Success by Warren would mean reversing the experience of the other women in this year’s class of presidential candidates.

Harris designed her campaign logo as an homage to Shirley Chisholm, the first woman to run for the Democratic Party’s presidential nomination. Gillibrand adopted a hot-pink campaign motif, and made women’s empowerment her central theme.

But both campaigns learned early that 2020 would not be like 2018, the banner year for Democratic women.

From focus groups, polling and front-door talks with voters, the Harris campaign repeatedly confronted voter concern about the electability of a female candidate against Trump. The Gillibrand campaign also heard in focus groups from potential Democratic voters worried that their neighbors would not support a woman for president, even as they said they would.

“One of Trump’s impacts on this election is those conversations on electability have really dominated,” said Lily Adams, who served as a top Harris aide. “That really wasn’t a conversation in 2016, when I worked for Hillary.”

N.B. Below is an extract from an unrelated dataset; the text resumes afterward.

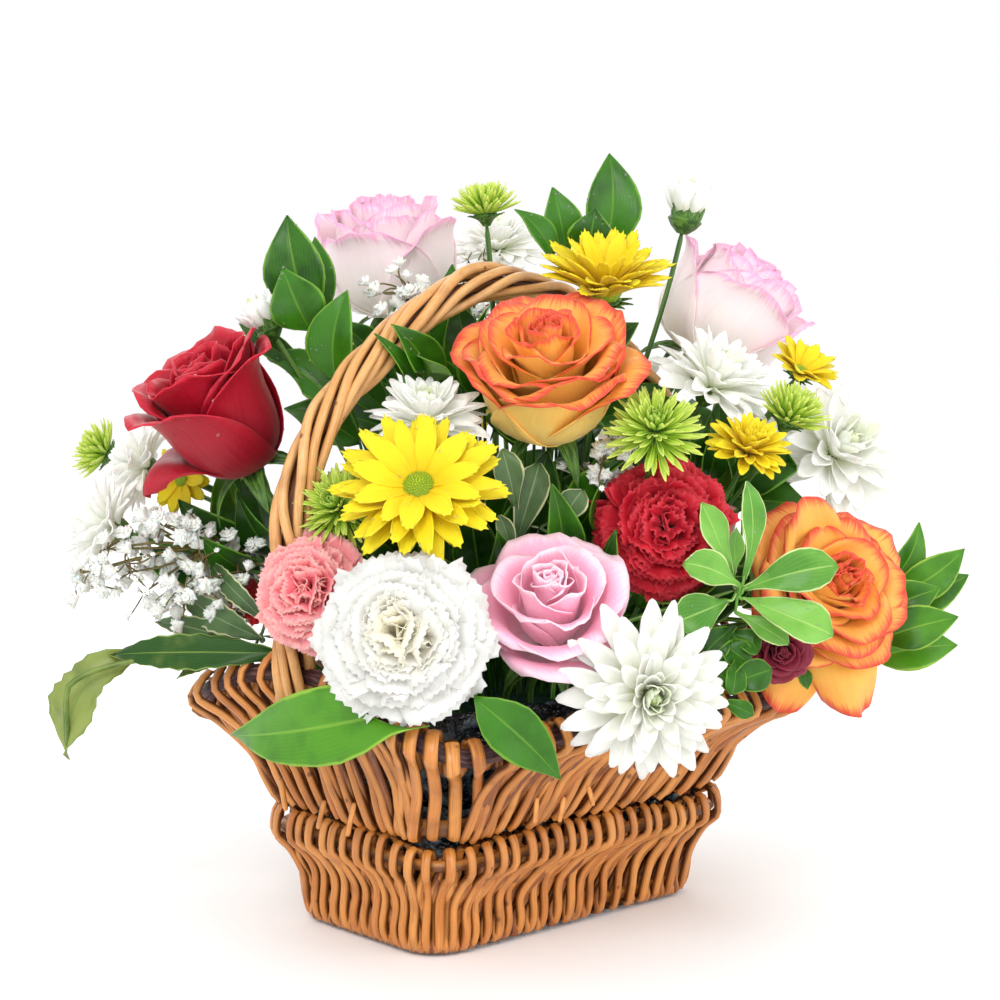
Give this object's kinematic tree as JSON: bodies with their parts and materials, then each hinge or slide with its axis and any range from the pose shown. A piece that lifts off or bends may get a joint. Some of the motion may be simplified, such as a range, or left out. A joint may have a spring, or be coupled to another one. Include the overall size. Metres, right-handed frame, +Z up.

Both campaigns built specific strategies in Iowa to try to turn out women energized by Trump’s victory — many of whom, according to the campaigns, were new voters who had never participated in the caucuses. Gillibrand spoke at the Women’s March in Des Moines last year as she sought to woo that support.

By the end of her campaign, Harris had shifted her tone from one of empowerment and transcendence to a more defensive posture. She openly talked about bias against women and minority candidates, and encouraged her supporters to “be brave.”

Harris was especially aggressive in reaching out specifically to women angered by the rise of Trump, making what her campaign called “blue-wave women” a focal point of her Iowa organizing strategy.

Warren’s team has hired some of Harris’s staffers in Iowa, and hopes to pull off what the senator from California could not, even if some voters are not sure that is possible.

Meghan Davis leaned against a wood-paneled wall at a standing-room-only town hall for Warren on Friday and pulled a fistful of hot-pink yarn from her tote bag. She had just 17 days to complete two goals: finish knitting a pink pussy hat to wear to the caucuses and decide who she’ll support when she gets there.

Although she planned to wear the hat that has become the symbol of female resistance to Trump, she found herself torn between Warren and Pete Buttigieg, the former South Bend, Ind., mayor.

“My thought was ‘Oh, I love her, but she doesn’t really have a chance,’ ” said Davis, a Presbyterian pastor. Part of the hesi­ta­tion, she said, is that after 2016 she sensed that “the deck is stacked against female candidates.”